The second weekend was simpler. All you had to do was listen to the music, and you could see it in the dancing. The great artist La Tania, widely regarded as the finest Flamenco dancer in California, danced her farewell to the stage, an Allegrias from Cadiz. She can plant herself center stage, pawing and stamping the ground, then spread her thighs and swing her pelvis like a bucket. All this earthy energy is sublimated, becomes like a flame flowing out her outstretched fingertips so you can't tell where her body ends and the air begins. Ole, Tania. Her act was followed seamlessly by Theater Flamenco, the oldest flamenco company in town, who made an elegant foursome of dancers in brilliantly disciplined synchrony flashing their fans. They showed the discipline of maintaining compas, drilling their heels into the floor with the precision the proud tradition demands.
Perhaps the highlights were the two Indian companies performing that night. First was a Bollywood troupe, the Gurus of Dance, who had the energy and panache of club dancers and seemed inspired by hip-hop. The second was a classically-based company, the Natyas of Berkeley, an undergraduate club of students who don't want to let go of their dance-addiction.

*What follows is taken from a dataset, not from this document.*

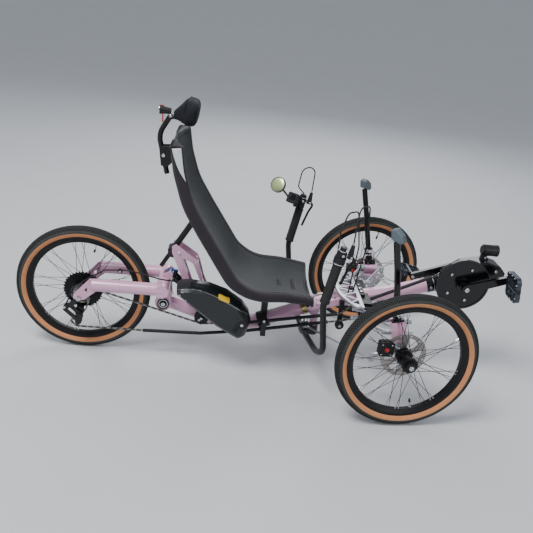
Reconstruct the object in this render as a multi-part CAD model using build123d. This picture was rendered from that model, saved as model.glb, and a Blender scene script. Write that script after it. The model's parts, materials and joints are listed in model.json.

The grand finale was about getting down, Tahitian drummers pounding out an intoxicating beat for young women in feathery grass skirts, bending their knees and roiling their hips in every way you can think of, making their skirts go wild. They were followed by Biteza bia Congo, who also got down into their hips and followed their drummers' commands religiously. They led us out of the house, into the lobby, and back into the night.
For my money, the future of dance lies in response to music, to rhythm, to the mysterious way that ideas rise in the mind when you're dancing with others responding to a rhythm that belongs to you all. I believe if you can hear it and respond, it is yours. Long may the SF Ethnic Dance Festival thrive. It supports the best things about our world.